Exercise aim: Retype, exactly as written, every line from the one containing "the bounding box." down to the one containing "import math", including both, and nothing else.

--- start ---

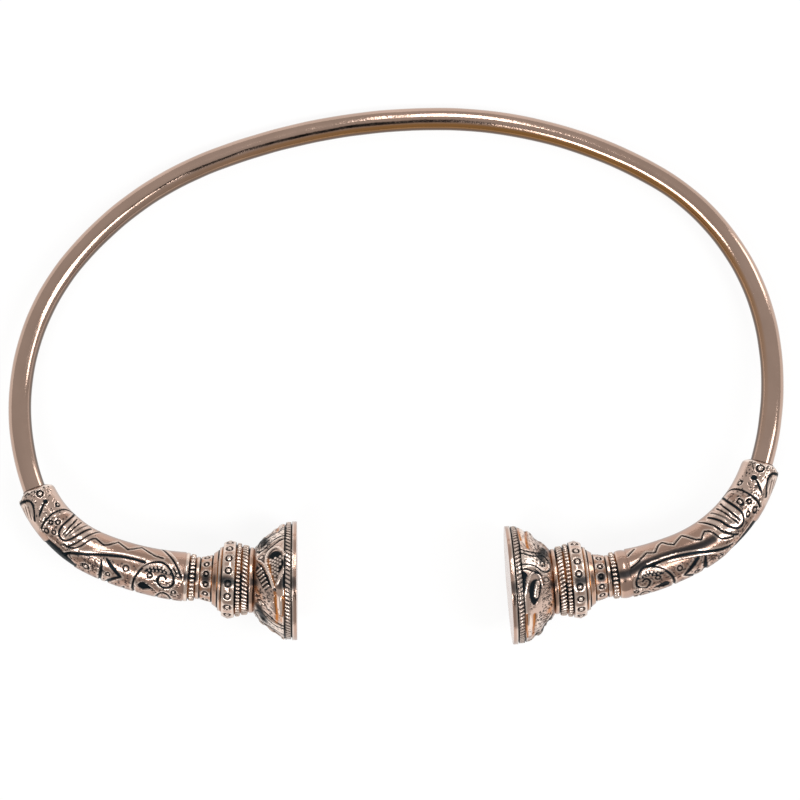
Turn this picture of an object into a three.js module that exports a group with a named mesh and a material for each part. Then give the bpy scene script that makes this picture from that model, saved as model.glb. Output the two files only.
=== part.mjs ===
// Bronze torc: a plain round rod bent to a wide open oval, with a cast terminal on each end.
// Each terminal is one casting: a curved tapering sleeve that takes the rod in a blind socket,
// a stack of collars and bands, and a flared cup with a flat end face.
// Units are millimetres, +Z is up, and the open front of the torc faces -Y.
// The torc lies on z = 0, touching it at both cup rims and at the back of the rod.

import * as THREE from 'three';

// ---- driving dimensions ----

const rodRadius = 2.27;
const rodSides = 12;
const rodStep = 4.8;

// The centre line leaves the back of the ring (the crown) in both directions.
// Each side is a chain of arcs: the length of an arc, and how far it turns towards the front.
// The two castings differ a little, as hand-finished pairs do: in the width of the plain ring that
// ends the sleeve, in how long everything beyond the sleeve is, and in where the first raised tongue
// is on the cup.
const left = {
  direction: -1,
  arcs: [
    { length: 47.0, turn: 21.6 },
    { length: 35.0, turn: 30.0 },
    { length: 47.0, turn: 58.0 },
    { length: 19.6, turn: 47.0 },
    { length: 19.6, turn: 19.6 },
    { length: 20.7, turn: 4.0 },
  ],
  plainRingWidth: 1.1,
  headStretch: 1.0,
  tongueStart: 137,
};
const right = {
  direction: 1,
  arcs: [
    { length: 45.0, turn: 29.4 },
    { length: 42.3, turn: 52.5 },
    { length: 25.8, turn: 25.5 },
    { length: 22.9, turn: 46.5 },
    { length: 17.2, turn: 20.0 },
    { length: 19.4, turn: 1.8 },
  ],
  plainRingWidth: 2.5,
  headStretch: 1.01,
  tongueStart: 113,
};

const terminalSides = 30;
const socketDepth = 11.5;
const socketGap = 0.3;
const socketSteps = 4;
const mouthRadius = 3.0;
const shoulderLength = 2.0;
const shoulderSteps = 4;
const sleeveLength = 36.5;
const sleeveStartRadius = 3.88;
const sleeveEndRadius = 4.92;
const sleeveSteps = 13;

// The rings between sleeve and cup, in order: width, radius at the sleeve end and at the cup end,
// how far the middle bulges out, and the radius of the groove that follows.
const plainRing = { from: 4.6, to: 4.6, bulge: 0.26, groove: 4.3 };
const collars = [
  { width: 1.3, from: 4.62, to: 4.62, bulge: 0.0, groove: 4.0 },
  { width: 0.9, from: 4.2, to: 4.2, bulge: 0.0, groove: 3.95 },
  { width: 2.4, from: 4.2, to: 4.75, bulge: 0.0, groove: 4.6 },
  { width: 1.15, from: 5.0, to: 5.8, bulge: 0.0, groove: 5.75 },
  { width: 0.8, from: 6.2, to: 6.45, bulge: 0.0, groove: 6.5 },
  { width: 2.7, from: 7.15, to: 7.4, bulge: 0.4, groove: 6.9 },
  { width: 1.15, from: 7.28, to: 7.2, bulge: 0.0, groove: 6.6 },
  { width: 1.5, from: 6.95, to: 6.85, bulge: 0.0, groove: 6.3 },
  { width: 0.9, from: 6.52, to: 6.48, bulge: 0.0, groove: 6.25 },
];

const cupInset = 0.1;
const cupLength = 6.2;
const cupNeckRadius = 6.5;
const cupMouthRadius = 11.5;
const cupFlare = 1.75;
const cupSteps = 7;
const tongueCount = 3;
const tongueHeight = 0.4;
const tongueHalfAngle = 20;
const milledRing = { width: 1.3, radius: 11.65, groove: 11.25 };
const flange = { width: 1.05, radius: 11.8 };

// How deep the table cuts into the back of the rod and the cup rims, which gives each a small flat.
const restFlat = 0.18;

const bronze = new THREE.MeshStandardMaterial({ color: 0xb08468, roughness: 0.34, metalness: 1.0 });
const agedBronze = new THREE.MeshStandardMaterial({ color: 0xa87858, roughness: 0.42, metalness: 1.0 });

// ---- the centre line ----

const radians = THREE.MathUtils.degToRad;

function totalLength(arcs) {
  return arcs.reduce((sum, arc) => sum + arc.length, 0);
}

// Point and heading in the plane of the ring, at a distance from the crown along one side.
function alongArcs(arcs, distance) {
  let x = 0;
  let y = 0;
  let heading = 0;
  let remaining = distance;
  arcs.forEach((arc, index) => {
    const last = index === arcs.length - 1;
    const length = last ? remaining : Math.min(remaining, arc.length);
    const turn = -radians(arc.turn) * length / arc.length;
    const chord = Math.abs(turn) > 1e-9 ? length * Math.sin(turn / 2) / (turn / 2) : length;
    x += chord * Math.cos(heading + turn / 2);
    y += chord * Math.sin(heading + turn / 2);
    heading += turn;
    remaining -= length;
  });
  return { x, y, heading };
}

// Tilt of the ring's plane when the cup rims and the back of the rod touch the table.
const leftEnd = alongArcs(left.arcs, totalLength(left.arcs));
const tilt = Math.asin((flange.radius - rodRadius) / -leftEnd.y);
const crownHeight = rodRadius * Math.cos(tilt) - restFlat;

// World position and section axes at a signed distance from the crown: negative is the left side.
// "out" points away from the middle of the ring and "up" is the normal of its plane.
function frameAt(distance) {
  const side = distance < 0 ? left : right;
  const { x, y, heading } = alongArcs(side.arcs, Math.abs(distance));
  const planeToWorld = (u, v) => new THREE.Vector3(
    side.direction * u, v * Math.cos(tilt), -v * Math.sin(tilt));
  const centre = planeToWorld(x, y).add(new THREE.Vector3(0, 0, crownHeight));
  const out = planeToWorld(-Math.sin(heading), Math.cos(heading));
  const up = new THREE.Vector3(0, Math.sin(tilt), Math.cos(tilt));
  return { centre, out, up };
}

// ---- swept solids ----

// A closed solid of round sections along the centre line. Each station has a distance from the
// crown and a radius, which may depend on the angle. It is closed by a fan at both ends, and no
// vertex goes below the table: a low one is drawn in along its own radius, which leaves a flat.
function sweep(stations, sides) {
  const positions = [];
  const indices = [];
  const addPoint = (point) => positions.push(point.x, point.y, point.z);

  addPoint(frameAt(stations[0].at).centre);
  for (const station of stations) {
    const { centre, out, up } = frameAt(station.at);
    for (let k = 0; k < sides; k += 1) {
      const angle = 2 * Math.PI * k / sides;
      const ray = out.clone().multiplyScalar(Math.cos(angle)).addScaledVector(up, Math.sin(angle));
      let radius = typeof station.radius === 'function' ? station.radius(angle) : station.radius;
      if (centre.z + radius * ray.z < 0) {
        radius = -centre.z / ray.z;
      }
      addPoint(ray.multiplyScalar(radius).add(centre));
    }
  }
  addPoint(frameAt(stations[stations.length - 1].at).centre);

  const vertex = (ring, k) => 1 + ring * sides + k % sides;
  const lastPoint = 1 + stations.length * sides;
  const lastRing = stations.length - 1;
  for (let k = 0; k < sides; k += 1) {
    indices.push(0, vertex(0, k + 1), vertex(0, k));
    for (let ring = 0; ring < lastRing; ring += 1) {
      const corners = [vertex(ring, k), vertex(ring, k + 1), vertex(ring + 1, k + 1), vertex(ring + 1, k)];
      indices.push(corners[0], corners[1], corners[2]);
      indices.push(corners[0], corners[2], corners[3]);
    }
    indices.push(lastPoint, vertex(lastRing, k), vertex(lastRing, k + 1));
  }
  return closedGeometry(positions, indices);
}

// Six times the signed volume decides which way round the triangles go, so that faces point out.
function closedGeometry(positions, indices) {
  const corner = (index) => new THREE.Vector3().fromArray(positions, 3 * index);
  let volume = 0;
  for (let i = 0; i < indices.length; i += 3) {
    const [a, b, c] = [corner(indices[i]), corner(indices[i + 1]), corner(indices[i + 2])];
    volume += a.dot(b.cross(c));
  }
  const outward = volume < 0 ? [...indices].reverse() : indices;
  const geometry = new THREE.BufferGeometry();
  geometry.setAttribute('position', new THREE.Float32BufferAttribute(positions, 3));
  geometry.setIndex(outward);
  geometry.computeVertexNormals();
  return geometry;
}

// ---- the rod ----

function rodStations(leftMouth, rightMouth) {
  const from = -(leftMouth + socketDepth - socketGap);
  const to = rightMouth + socketDepth - socketGap;
  const steps = Math.round((to - from) / rodStep);
  const stations = [];
  for (let i = 0; i <= steps; i += 1) {
    stations.push({ at: from + (to - from) * i / steps, radius: rodRadius });
  }
  return stations;
}

// ---- the terminals ----

// Stations from the bottom of the socket out to the mouth.
function socketProfile() {
  const profile = [];
  for (let i = socketSteps; i >= 0; i -= 1) {
    profile.push({ along: socketDepth * i / socketSteps, radius: rodRadius + socketGap });
  }
  return profile;
}

// A rounded shoulder at the mouth, then a straight taper.
function sleeveProfile() {
  const profile = [];
  for (let i = 0; i < shoulderSteps; i += 1) {
    const turn = Math.PI / 2 * i / shoulderSteps;
    const radius = mouthRadius + (sleeveStartRadius - mouthRadius) * Math.sin(turn);
    profile.push({ along: shoulderLength * (1 - Math.cos(turn)), radius });
  }
  for (let i = 0; i <= sleeveSteps; i += 1) {
    const part = i / sleeveSteps;
    const radius = sleeveStartRadius + (sleeveEndRadius - sleeveStartRadius) * part;
    profile.push({ along: shoulderLength + (sleeveLength - shoulderLength) * part, radius });
  }
  return profile;
}

// Each ring has its two edges, its middle where it bulges, and the bottom of the groove after it.
function collarProfile(rings) {
  const profile = [];
  const grooveWidth = 0.12;
  let along = 0;
  for (const ring of rings) {
    profile.push({ along: along + grooveWidth, radius: ring.from });
    if (ring.bulge > 0) {
      profile.push({ along: along + ring.width / 2, radius: (ring.from + ring.to) / 2 + ring.bulge });
    }
    profile.push({ along: along + ring.width - grooveWidth, radius: ring.to });
    along += ring.width;
    profile.push({ along, radius: ring.groove });
  }
  return profile;
}

// Raised rounded tongues on the outside of the cup, which spring from the rim side.
function tongueRelief(angle, part, startAngle) {
  const pitch = 360 / tongueCount;
  const fromStart = THREE.MathUtils.radToDeg(angle) - startAngle;
  const offset = Math.abs(THREE.MathUtils.euclideanModulo(fromStart + pitch / 2, pitch) - pitch / 2);
  const across = Math.max(0, 1 - (offset / tongueHalfAngle) ** 2);
  const lengthwise = Math.sin(Math.PI * Math.min(1, Math.max(0, part)));
  return tongueHeight * across * lengthwise;
}

// The flare opens fast at the neck and slower towards the rim.
function cupProfile(start, startAngle) {
  const profile = [];
  for (let i = 0; i <= cupSteps; i += 1) {
    const part = i / cupSteps;
    const opening = 1 - (1 - part) ** cupFlare;
    const radius = cupNeckRadius + (cupMouthRadius - cupNeckRadius) * opening;
    profile.push({
      along: start + cupLength * part,
      radius: (angle) => radius + tongueRelief(angle, part, startAngle),
    });
  }
  return profile;
}

function rimProfile(start) {
  const step = 0.12;
  const milledEnd = start + milledRing.width;
  return [
    { along: start + step, radius: milledRing.groove },
    { along: start + 2 * step, radius: milledRing.radius },
    { along: milledEnd - step, radius: milledRing.radius },
    { along: milledEnd, radius: milledRing.groove },
    { along: milledEnd + step, radius: flange.radius },
    { along: milledEnd + flange.width, radius: flange.radius },
  ];
}

// Everything beyond the sleeve, measured from its end.
function headProfile(side) {
  const rings = [{ ...plainRing, width: side.plainRingWidth }, ...collars];
  const cupStart = rings.reduce((sum, ring) => sum + ring.width, cupInset);
  return [
    ...collarProfile(rings),
    ...cupProfile(cupStart, side.tongueStart),
    ...rimProfile(cupStart + cupLength),
  ];
}

function terminalProfile(side) {
  const head = headProfile(side).map((point) => ({
    along: sleeveLength + side.headStretch * point.along,
    radius: point.radius,
  }));
  return [...socketProfile(), ...sleeveProfile(), ...head];
}

// Distance of the sleeve's mouth from the crown, so that the end face is where the arcs end.
function mouthDistance(side, profile) {
  return totalLength(side.arcs) - profile[profile.length - 1].along;
}

function terminalStations(side, profile) {
  const mouth = mouthDistance(side, profile);
  return profile.map((point) => ({
    at: side.direction * (mouth + point.along),
    radius: point.radius,
  }));
}

// ---- assembly ----

function namedMesh(name, geometry, material) {
  const mesh = new THREE.Mesh(geometry, material);
  mesh.name = name;
  return mesh;
}

const leftProfile = terminalProfile(left);
const rightProfile = terminalProfile(right);
const ringStations = rodStations(mouthDistance(left, leftProfile), mouthDistance(right, rightProfile));
const leftStations = terminalStations(left, leftProfile);
const rightStations = terminalStations(right, rightProfile);

const torc = new THREE.Group();
torc.add(namedMesh('neck_ring', sweep(ringStations, rodSides), bronze));
torc.add(namedMesh('left_terminal', sweep(leftStations, terminalSides), agedBronze));
torc.add(namedMesh('right_terminal', sweep(rightStations, terminalSides), agedBronze));

// The origin is the middle of the bottom of the bounding box.
const box = new THREE.Box3().setFromObject(torc);
const middle = box.getCenter(new THREE.Vector3());
torc.position.set(-middle.x, -middle.y, -box.min.z);

export default torc;
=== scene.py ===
"""The finished looks of the bronze torc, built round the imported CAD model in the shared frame.

The rod and both cast terminals are swept again along the same centre line, but finely, and the
chased and punched ornament is real relief. Lengths are in millimetres and angles in degrees
until the meshes are made, which are in metres. Along a terminal, 0 is the mouth of its sleeve.
Round a section, 0 is the outer side of the ring, 90 is up and 180 is the inner side.
"""

import math

import bpy
import numpy as np
from mathutils import Matrix, Vector


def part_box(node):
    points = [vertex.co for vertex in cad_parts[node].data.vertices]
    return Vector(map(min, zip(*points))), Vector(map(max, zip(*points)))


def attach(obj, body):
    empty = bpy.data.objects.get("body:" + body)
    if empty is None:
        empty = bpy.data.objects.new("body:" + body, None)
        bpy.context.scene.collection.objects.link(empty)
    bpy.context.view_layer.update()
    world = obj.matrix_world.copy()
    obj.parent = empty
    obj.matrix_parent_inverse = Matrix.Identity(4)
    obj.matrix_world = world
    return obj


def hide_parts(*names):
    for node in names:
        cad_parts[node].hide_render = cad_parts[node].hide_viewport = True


MM = 0.001

# ---- dimensions ----

# The line, and the lengths and radii of sleeve, rings, cup and flange, are those of the CAD model.
# The gap of the socket is not (0.3 mm there), nor is the angle where the left cup's tongues start
# (137 degrees there). The rounding of edges, the width of grooves, the shape and height of the
# tongues and all other ornament are set here.

ROD_RADIUS = 2.27

LEFT = {
    "node": "left_terminal",
    "seed": 11,
    "direction": -1,
    "arcs": [(47.0, 21.6), (35.0, 30.0), (47.0, 58.0), (19.6, 47.0), (19.6, 19.6), (20.7, 4.0)],
    "plain_ring": 1.1,
    "head_stretch": 1.0,
    "tongue_start": 144,
    "figure_turn": 41,
    "band_angles": (43.0, 40.0),
    "cup_bulges": [(2.2, 178, 0.3), (4.4, 176, 0.2), (1.6, -4, 0.2), (3.6, -6, 0.3)],
}
RIGHT = {
    "node": "right_terminal",
    "seed": 12,
    "direction": 1,
    "arcs": [(45.0, 29.4), (42.3, 52.5), (25.8, 25.5), (22.9, 46.5), (17.2, 20.0), (19.4, 1.8)],
    "plain_ring": 2.5,
    "head_stretch": 1.01,
    "tongue_start": 113,
    "figure_turn": 33,
    "band_angles": (33.0, 35.0),
    "cup_bulges": [
        (3.7, 176, 0.55), (1.2, 178, 0.25), (1.7, -4, -0.35), (3.1, -6, 0.55), (5.0, -4, 0.2),
    ],
}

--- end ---

Solution for this task:
// The origin is the middle of the bottom of the bounding box.
const box = new THREE.Box3().setFromObject(torc);
const middle = box.getCenter(new THREE.Vector3());
torc.position.set(-middle.x, -middle.y, -box.min.z);

export default torc;
=== scene.py ===
"""The finished looks of the bronze torc, built round the imported CAD model in the shared frame.

The rod and both cast terminals are swept again along the same centre line, but finely, and the
chased and punched ornament is real relief. Lengths are in millimetres and angles in degrees
until the meshes are made, which are in metres. Along a terminal, 0 is the mouth of its sleeve.
Round a section, 0 is the outer side of the ring, 90 is up and 180 is the inner side.
"""

import math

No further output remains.